Either way, it was a far cry from Trump’s inflammatory campaign rhetoric on China. Night after night at rallies across the country, he portrayed himself as a hard-nosed negotiator who would hold other countries accountable for disadvantaging American workers.
“We can’t continue to allow China to rape our country and that’s what they’re doing,” he said in Indiana in May 2016. “It’s the greatest theft in the history of the world.”
While Trump made clear that he wanted a more equitable trade relationship, he made no mention of previous campaign threats to label China a currency manipulator, impose double-digit tariffs or authorize draconian trade measures.
Trump took a similarly softer tack on rising tensions with North Korea, whose nuclear capability he has labeled “a threat to civilization.”
Before arriving in Beijing, Trump had delivered a stern message to Xi, using an address in South Korea to call on China, North Korea’s biggest trade partner, to do more to confront and isolate the renegade nation.
But Trump took a gentler tone here, thanking Xi for his efforts and saying he’d been encouraged by his conversations.
“China can fix this problem easily. And quickly. And I am calling on China and your great president to hopefully work on it very hard,” he said.
Tillerson said that while the U.S. and China agreed on the objective in North Korea, the leaders’ private talks explored questions over “tactics and the timing and how far to go with pressure.”
While China is increasingly disenchanted with North Korea’s nuclear weapons development, it remains wary of using its full economic leverage over its traditional ally. China fears triggering a collapse of the North’s totalitarian regime that could cause an influx of refugees into northeastern China and culminate in a U.S.-allied unified Korea on its border.
Trump’s softer approach can be read as a good strategy to coax more co-operation from the Chinese or the absence of a coherent strategy.
“One of Trump’s most successful campaign arguments was that China was taking our jobs and eating our lunch,” said Andrew Nathan, political science professor at Columbia University. “But we’re seeing that Trump doesn’t really have a strategy when dealing with China.”
Dennis Wilder, formerly the CIA’s deputy assistant director for East Asia and the Pacific, said it could be a smart approach.
“I’m certain the president was far more candid and direct in private on trade and Korea. Establishing the personal ties has been important in U.S.-China relations ever since Mao (Zedong) and (Richard) Nixon,” he said, referring to the landmark 1972 meeting in China that paved the way for normalization of relations between Washington and Beijing.

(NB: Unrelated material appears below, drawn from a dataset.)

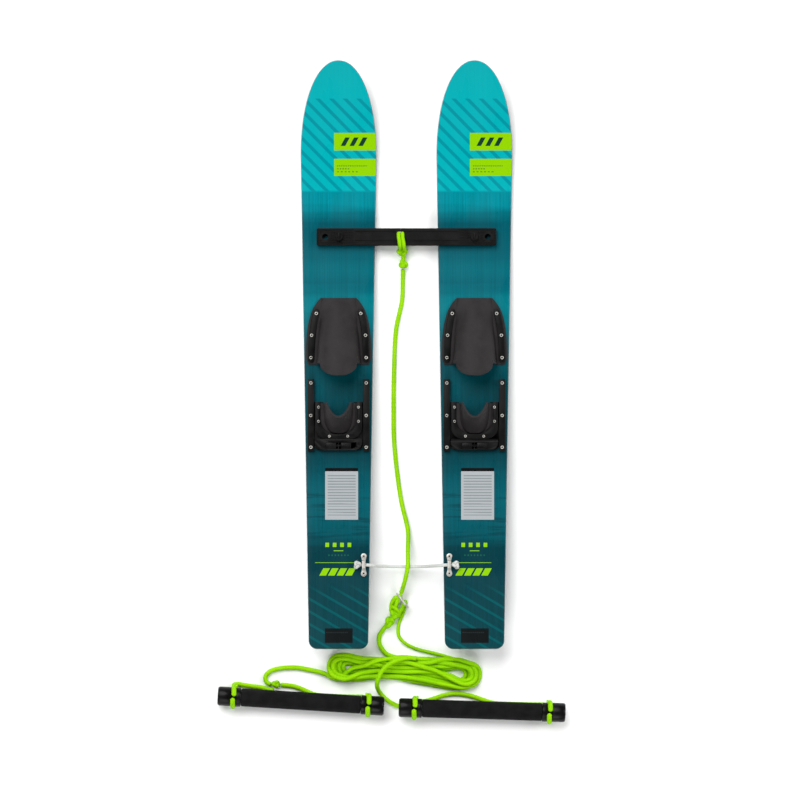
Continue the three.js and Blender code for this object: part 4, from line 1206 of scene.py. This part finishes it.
RIGHT_LEAD_ROUTE = [(20, -20, 20), (4, -17.5, 25.5), (-13.9, -21, 28.8), (-39.3, -33.7, 30.5),
                    (-51.8, -49, 30.5), (-57, -61.5, 30), (-58.5, -70, 25), (-57.5, -77.5, 17),
                    (-54, -85.5, 9.5), (-48, -93, 5.4), (-39, -101.5, 4.6), (-24, -110.9, 4.6),
                    (-8, -116.2, 4.6), (10.6, -117.6, 4.6)]
RIGHT_BRIDLE_ROUTE = [(26, -103.8, 6), (38, -103.6, 4.8), (56.5, -98.6, 4.6), (74.4, -92.5, 4.6),
                      (97.4, -89.5, 4.6), (125.1, -93, 4.6), (148, -100.2, 4.6), (172, -107.6, 4.6),
                      (210, -109.6, 4.6), (250, -110.6, 4.6), (277, -110.9, 4.6)]
HANK_UPPER = [(-161.6, -34.7), (-145.8, -9.9), (-122, -6.9), (-88.2, -14.9), (-48.6, -16.9), (-10.9, -12),
              (26.8, -15.9), (76.3, -16.5), (106, -17.8), (135.8, -26.8), (153.7, -44.6)]
HANK_LOWER = [(-161.6, -34.7), (-145.8, -58.5), (-122, -66.4), (-82.3, -64.4), (-48.6, -59.5), (-22.8, -61.5),
              (26.8, -72.4), (76.3, -81.5), (110, -83), (139.8, -75.5), (153.7, -44.6)]
HANK = {"turns": 6, "right": (117.5, -50.5, 28.5), "left": (-129.5, -36.5, 25.5), "nest": 6.8,
        "waist_high": -17.5, "waist_low": -56, "column": 7.8, "layer": 8.3, "lowest_inset": 12,
        "top": 22.4, "folds": (-104, 92)}
HANK_END = [(62, -44, 20), (22, -30, 22), (-34, -22, 22), (-90, -31, 22), (-110, -39, 20), (-125, -54, 15),
            (-137, -61, 9), (-150, -56.5, 6)]
SETTLE_STEP = 6.0
SETTLE = {"sink": 0.12, "push": 0.3, "push_limit": 1.5, "stiffness": 0.15, "tension": 0.25,
          "fold_hold": 0.2, "run_hold": 0.006, "rounds": 160, "quick_rounds": 30, "final_smoothing": 12}


def hank_route():
    """Long turns, three abreast and in layers, each layer crossing the last; the rope's end lies on top."""
    route = []
    for number in range(HANK["turns"]):
        layer, column = divmod(number, 3)
        swapped = (column + 2 * layer) % 3
        z = HANDLE_ROPE / 2 + HANK["layer"] * layer
        inset = HANK["lowest_inset"] * (layer == 0)
        high = HANK["waist_high"] - HANK["column"] * column
        low = HANK["waist_low"] + HANK["column"] * swapped
        route += [(-20 + 6 * column, high, z), (40, high - 1 - 2 * swapped, z)]
        x, y, radius = HANK["right"]
        route += half_turn(x - inset, y, radius - HANK["nest"] * swapped, 90, z)
        if number == HANK["turns"] - 1:
            return route + HANK_END
        route += [(44, low - 9 + 2 * swapped, z), (-16, low, z + 1), (-70, low - 3 + column, z + 2)]
        x, y, radius = HANK["left"]
        route += half_turn(x + inset, y, radius - HANK["nest"] * column, 270, z + 3)
        route += [(-76, high + 1, z + 5)]
    return route


def half_turn(x, y, radius, start, z):
    """Nine points clockwise round half a circle from that angle."""
    turns = [math.radians(start - 180 * step / 8) for step in range(9)]
    return [(x + radius * math.cos(turn), y + radius * math.sin(turn), z) for turn in turns]


def straighten(line, share):
    """Moves each inner point of a line towards the middle of its neighbours."""
    line[1:-1] += share * (line[:-2] + line[2:] - 2 * line[1:-1])


def settled(route, diameter, rounds):
    """Lets a rope's turns push apart and sink onto each other, inside the hank's outline.

    The ends are held, and the folds nearly so, which keeps their bends round.
    """
    line = rounded_route(route, SETTLE_STEP)
    home = line.copy()
    number = np.arange(len(line))
    apart = np.abs(number[:, None] - number[None, :]) * SETTLE_STEP > 2.5 * diameter
    upper, lower = np.array(HANK_UPPER), np.array(HANK_LOWER)
    free = slice(3, len(line) - 8)
    first_fold, last_fold = HANK["folds"]
    in_fold = (home[:, :1] < first_fold) | (home[:, :1] > last_fold)
    hold = np.where(in_fold, SETTLE["fold_hold"], SETTLE["run_hold"])
    for _ in range(rounds):
        line[:, 2] -= SETTLE["sink"]
        gap = line[:, None, :] - line[None, :, :]
        distance = np.linalg.norm(gap, axis=2) + 1e-6
        push = np.where(apart & (distance < diameter), (diameter - distance) / distance, 0.0)
        moved = SETTLE["push"] * np.einsum("ijk,ij->ik", gap, push)
        line += np.clip(moved, -SETTLE["push_limit"], SETTLE["push_limit"])
        straighten(line, SETTLE["stiffness"])
        step = np.diff(line, axis=0)
        length = np.linalg.norm(step, axis=1)[:, None]
        slack = SETTLE["tension"] * step * (1 - SETTLE_STEP / length)
        line[:-1] += slack
        line[1:] -= slack
        line[:, :2] += hold * (home - line)[:, :2]
        highest = np.interp(line[free, 0], upper[:, 0], upper[:, 1]) - diameter / 2
        lowest = np.interp(line[free, 0], lower[:, 0], lower[:, 1]) + diameter / 2
        line[free, 1] = np.clip(line[free, 1], lowest, np.maximum(lowest, highest))
        line[:, 2] = np.clip(line[:, 2], diameter / 2 + 0.1, HANK["top"])
        line[:2], line[-2:] = home[:2], home[-2:]
    return line


def lay_rope(name, route, diameter, kind, nodes):
    """A rope on the floor along its route, standing for the nodes; kind names its slot and material, and the
    slot is not used.
    """
    lay_line(name, rounded_route(route), diameter, kind, nodes)


def lay_line(name, line, diameter, kind, nodes):
    """A rope on the floor along a finished line, standing for the nodes."""
    rope = rope_object(name, line, diameter, FLOOR)
    fit(rope, "root", *kind, *nodes)


def make_ring():
    """The steel ring that joins the tow line to the handle rope, standing on its edge."""
    x, y, z = RING["place"]
    heading = RING["heading"]

    def spot(turn, round_wire):
        reach = RING["radius"] + RING["wire"] * math.cos(round_wire)
        out = RING["wire"] * math.sin(round_wire)
        return (x + reach * math.cos(turn) * math.cos(heading) - out * math.sin(heading),
                y + reach * math.cos(turn) * math.sin(heading) + out * math.cos(heading),
                z + reach * math.sin(turn))

    long_way, short_way = 72, 16
    points = [spot(2 * math.pi * i / long_way, 2 * math.pi * j / short_way)
              for i in range(long_way) for j in range(short_way)]
    faces = ring_faces(long_way, short_way, True)
    ring = smooth(new_object("join_ring", points, faces, FLOOR))
    return fit(ring, "root", "steel", "steel", "tow_ring")


def make_tow_line():
    ring = make_ring()
    line = rounded_route(TOW_ROUTE)
    rope = rope_object("tow_rope", line, TOW_ROPE, FLOOR)
    rope.data.materials.append(MATERIALS["lime_rope"])
    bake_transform(rope)
    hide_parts("tow_line")


def make_bar_eye():
    """The tow rope's eye: two strands over the bar and down its hole, closed by knots behind the bar."""
    for name, at_rear, at_hole in (("left", -12.2, -15.8), ("right", -4.4, -8.2)):
        across = [at_rear + (at_hole - at_rear) * share
                  for share in (0, 0, 0, 0.05, 0.2, 0.55, 0.9, 1, 1, 0.95, 0.6, 0.2, 0)]
        profile = [(785, 9), (790, 14), (793.6, 22), (794.6, 28.5), (798.4, 32.8), (807, 33.2), (815, 32),
                   (822.5, 27), (823, 20), (820, 12.6), (810, 10.4), (800, 10.2), (789, 9)]
        route = [(x, s, z) for x, (s, z) in zip(across, profile)]
        strand = rope_object(f"bar_eye_{name}", rounded_route(route, 1.4), 7.6, DECK)
        fit(strand, "bar", *LIME, *(["bar_loop"] if name == "left" else []))
    upper = knot_object("bar_knot_upper", (-8.4, 787, 9), (12.5, 8.5, 8.5), 7.8, 0.1, DECK)
    neck = rope_object("bar_knot_neck", rounded_route([(-7, 781, 8), (-6, 774, 7), (-6, 768, 7)]), 8.2, DECK)
    lower = knot_object("bar_knot_lower", (-6.4, 763.5, 7), (10, 10.5, 7.8), 7.8, 1.2, DECK)
    for piece in (upper, neck, lower):
        fit(piece, "bar", *LIME)


def make_ring_knots():
    """The tow line's end through the ring, and the two knots that tie the handle rope to it."""
    through = [(-11.3, 108.6, 12.5), (-12.8, 104.6, 16.5), (-16, 101.8, 19), (-21.5, 101, 18),
               (-26.5, 95, 14), (-29.5, 86, 11), (-30, 77, 9.5), (-27.5, 69, 9)]
    back = [(-21, 64, 12), (-15, 70, 15), (-9.5, 78.5, 18), (-5.5, 87, 20), (-3.5, 92, 19), (-2, 93.5, 13.5),
            (-2, 89, 8.5), (-3.5, 82, 6.5), (-6, 74, 5.5)]
    inner = [(-12, 103, 15), (-16.5, 98, 18), (-20, 89, 17.5), (-21.5, 79, 15), (-23, 71, 12)]
    cross = [(-30.5, 84, 15.5), (-25, 81.5, 19), (-18, 77, 20), (-14, 71.5, 16)]
    neck = [(-27, 64, 9), (-30, 59, 9), (-34, 54, 8.5)]
    pieces = [
        rope_object("ring_strand_through", rounded_route(through, 1.4), 9.0, FLOOR),
        rope_object("ring_strand_back", rounded_route(back, 1.4), 7.4, FLOOR),
        rope_object("ring_strand_inner", rounded_route(inner, 1.4), 8.2, FLOOR),
        rope_object("ring_strand_cross", rounded_route(cross, 1.4), 7.0, FLOOR),
        knot_object("ring_knot_throat", (-23, 68, 10), (12.5, 11, 9.5), 8.6, -0.6, FLOOR),
        rope_object("ring_knot_neck", rounded_route(neck, 1.4), 8.2, FLOOR),
        knot_object("ring_knot_stopper", (-34, 52.5, 8.8), (10.5, 14, 8.8), 8.4, -0.5, FLOOR),
    ]
    for piece in pieces:
        fit(piece, "root", *LIME)
    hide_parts("ring_knot")


def make_handle_rope():
    """One rope from the ring's knot through the hank to the left bridle's knot."""
    rounds = SETTLE["rounds"]
    body = settled(hank_route(), HANDLE_ROPE, rounds)
    line = rounded_route([*KNOT_ROUTE, *(tuple(point) for point in body), *LEFT_LEAD_ROUTE])
    for _ in range(SETTLE["final_smoothing"]):
        straighten(line, 0.25)
    knot = knot_object("left_bridle_tie", BRIDLE_KNOT, (9, 9, 8), 7.6, 0.3, FLOOR)
    fit(knot, "root", *LIME, "left_bridle_knot")
    lay_line("handle_rope", line, HANDLE_ROPE, LIME, ("knot_line", "rope_hank", "left_lead"))


def make_rear_line():
    """The white line between the skis' tails, knotted outside each plate."""
    level = FLOOR.inverted() @ DECK @ Vector((0, TETHER["station"], DECK_TOP))
    on_deck = level.z + THIN_ROPE / 2 + 0.3
    half = [(90.4, 0), (84.6, 0), (77, 0.4), (70.5, 0.8), (65, -2.8), (59, -10), (49, -21), (33, -33.5),
            (16, -40.5)]
    bow, sag = TETHER["bow"], TETHER["sag"]
    right = [(x, level.y - max(0.0, bow - bow * (x / 78) ** 2), on_deck + drop) for x, drop in half]
    left = [(-x, y, z) for x, y, z in reversed(right)]
    for name, hand in HANDS:
        place = (hand * TETHER["knot_at"], TETHER["station"], DECK_TOP + 6.8)
        knot = knot_object(f"{name}_stop_knot", place, (8.0, 9.4, 6.4), 5.6, hand * 0.5, DECK)
        fit(knot, "root", *WHITE, f"{name}_line_knot")
    lay_rope("tail_line", [*right, (0, level.y - bow, on_deck - sag), *left], THIN_ROPE, WHITE,
             ("rear_line",))


def make_floor_ropes():
    make_handle_rope()
    make_ring_knots()
    lay_rope("thin_rope", THIN_ROUTE, THIN_ROPE, LIME, ["thin_line"])
    lay_rope("right_lead_rope", RIGHT_LEAD_ROUTE, HANDLE_ROPE, LIME, ["right_lead"])
    lay_rope("left_near_rope", LEFT_NEAR_ROUTE, HANDLE_ROPE, LIME, ["left_bridle_near"])
    lay_rope("left_far_rope", LEFT_FAR_ROUTE, HANDLE_ROPE, LIME, ["left_bridle_far"])
    lay_rope("right_bridle_rope", RIGHT_BRIDLE_ROUTE, HANDLE_ROPE, LIME, ["right_bridle"])


# ------------------------------------------------------------------ stage
VIEW_CENTRE = Vector((-12.9, 492.8, 0))
CAMERA_HEIGHT = 20
SEEN_WIDTH = 1.5864


def make_camera():
    data = bpy.data.cameras.new("camera")
    data.sensor_width = 36
    data.lens = 36 * CAMERA_HEIGHT / SEEN_WIDTH
    camera = bpy.data.objects.new("camera", data)
    centre = FLOOR @ VIEW_CENTRE
    camera.location = (centre.x, centre.y, CAMERA_HEIGHT)
    bpy.context.scene.collection.objects.link(camera)
    bpy.context.scene.camera = camera


def make_light(name, azimuth, elevation, strength, spread):
    """A soft sun: azimuth is where it comes from, with 0 from +Y and 90 from +X."""
    data = bpy.data.lights.new(name, "SUN")
    data.energy = strength
    data.angle = math.radians(spread)
    light = bpy.data.objects.new(name, data)
    way = Vector((math.sin(math.radians(azimuth)) * math.cos(math.radians(elevation)),
                  math.cos(math.radians(azimuth)) * math.cos(math.radians(elevation)),
                  math.sin(math.radians(elevation))))
    light.rotation_euler = way.to_track_quat("Z", "Y").to_euler()
    bpy.context.scene.collection.objects.link(light)


def make_sky():
    """A dim studio that is darkest straight above, so that level gloss keeps its colour."""
    world = bpy.data.worlds.new("studio")
    world.use_nodes = True
    nodes, links = world.node_tree.nodes, world.node_tree.links
    split = nodes.new("ShaderNodeSeparateXYZ")
    links.new(nodes.new("ShaderNodeTexCoord").outputs["Generated"], split.inputs[0])
    fall = nodes.new("ShaderNodeMapRange")
    for socket, number in zip(list(fall.inputs)[1:], (0.25, 0.95, 0.34, 0.015)):
        socket.default_value = number
    links.new(split.outputs[2], fall.inputs[0])
    links.new(fall.outputs[0], nodes["Background"].inputs[1])
    nodes["Background"].inputs[0].default_value = (1, 1, 1, 1)
    bpy.context.scene.world = world


def make_stage():
    floor_mesh = bpy.data.meshes.new("floor")
    reach = 30
    floor_mesh.from_pydata([(-reach, -reach, 0), (reach, -reach, 0), (reach, reach, 0), (-reach, reach, 0)],
                           [], [(0, 1, 2, 3)])
    floor = bpy.data.objects.new("floor", floor_mesh)
    bpy.context.scene.collection.objects.link(floor)
    paper = Shader("paper", (0.93, 0.93, 0.93, 1), 0.9)
    paper.surface.inputs["Specular IOR Level"].default_value = 0.1
    floor.data.materials.append(paper.material)
    make_sky()
    make_light("key", -28, 50, 3.2, 48)
    make_light("fill_right", 75, 34, 1.7, 36)
    make_light("fill_front", 195, 34, 1.7, 44)
    bpy.context.scene.view_settings.view_transform = "Standard"


make_camera()
make_stage()
make_tow_line()
make_bar_eye()
make_rear_line()
make_floor_ropes()
make_boards()
make_toe_pieces()
make_heel_units()
make_bar()
make_knobs()
make_plates_and_fins()
make_screws()
make_handles()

Bonnie Glaser, a China expert at the Center for Strategic and International Studies, said Trump’s apparent strategy “is to flatter Xi and praise the Chinese people, hoping to build enough good will to produce positive outcomes down the road.”
She was skeptical it would work, saying China would comply more fully with U.N. sanctions on North Korea, but is unlikely to cut crude oil supplies. Glaser was even less optimistic that China would address U.S. concerns on “predatory” trade practices. She predicted more U.S. cases against China at the World Trade Organization in the coming months, and revision of rules for national security screening of foreign investment by China and other nations in the U.S.
This is not the first time that Trump, the tough-talking dealmaker, shied away from confrontation in a foreign capital.
In Saudi Arabia in May, he made no mention of the country’s history of human rights abuses and declined to utter the phrase “radical Islamic terror,” the use of which he had previously declared a necessity, during a speech to Arab leaders.
He has offered muted criticism of Russian President Vladimir Putin for the country’s interference in the 2016 elections. And the White House has indicated that Trump, when in the Philippines later this trip, was unlikely to publicly chide its president, Rodrigo Duterte, for overseeing a drug war with extrajudicial killings.
One time Trump did publicly upbraid his hosts was his spring visit to the gleaming new NATO headquarters in Brussels. Trump rebuked heads of state, who represent some of the United States’ oldest European allies, for not paying enough for defence and he refused to explicitly endorse the organization’s mutual defence pact.